Sotomayor won scholarships first to Princeton University, where she graduated summa cum laude, and then to Yale Law School, where she edited the university's prestigious Law Review.
After graduating she worked for a few years as a New York prosecutor before joining a private business law practice.
President George HW Bush made her a district judge in 1991 and his successor in the White House, Bill Clinton, named her to the circuit court in 1997.
Divorced, with no children and a reputation as a workaholic, Sotomayor has often spoken of the courts as "the last refuge for the oppressed".
Over four days of Senate hearings in July, she fought back against charges of bias, professing "fidelity to the law" as her highest virtue and disavowing a past comment that a "wise Latina" might be a better judge than a white male.
The nominee said she had known the weight of being a role model to women, Latinas, immigrants and others over a lifetime of barrier-breaking achievements.
"My career as a judge has shown me that, regardless of what my desires were, that my life, what I have accomplished, does serve as an inspiration for others," she said. "It's a sort of awesome sense of responsibility."
Highlights during Sotomayor's nearly two decades as a judge include her ruling against baseball team owners that ended a 1994 strike and her decision to uphold a prison sentence in a high-profile police brutality case.

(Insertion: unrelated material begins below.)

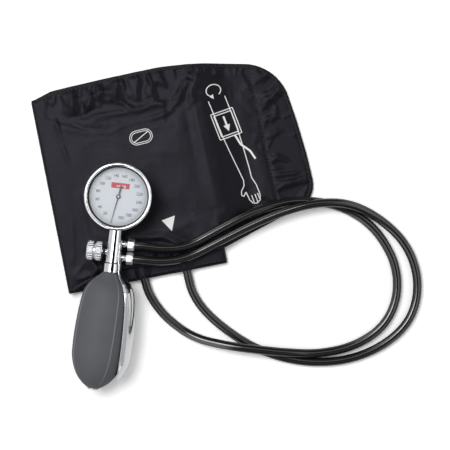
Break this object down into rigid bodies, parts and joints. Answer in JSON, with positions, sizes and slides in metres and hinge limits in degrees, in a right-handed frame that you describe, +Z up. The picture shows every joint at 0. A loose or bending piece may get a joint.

For more than a decade, Sotomayor had been mentioned by Democrats as a possible future Supreme Court appointment, but she has often been in the sights of Republicans who see her as a proponent of "hard-left" values.
Other critics have decried her demeanour as too temperamental and excitable. Sotomayor's backers, however, are equally ardent. Latino leaders have also lined up behind her.
Hispanics are the fastest-growing minority group in the United States. Most are Mexican-American.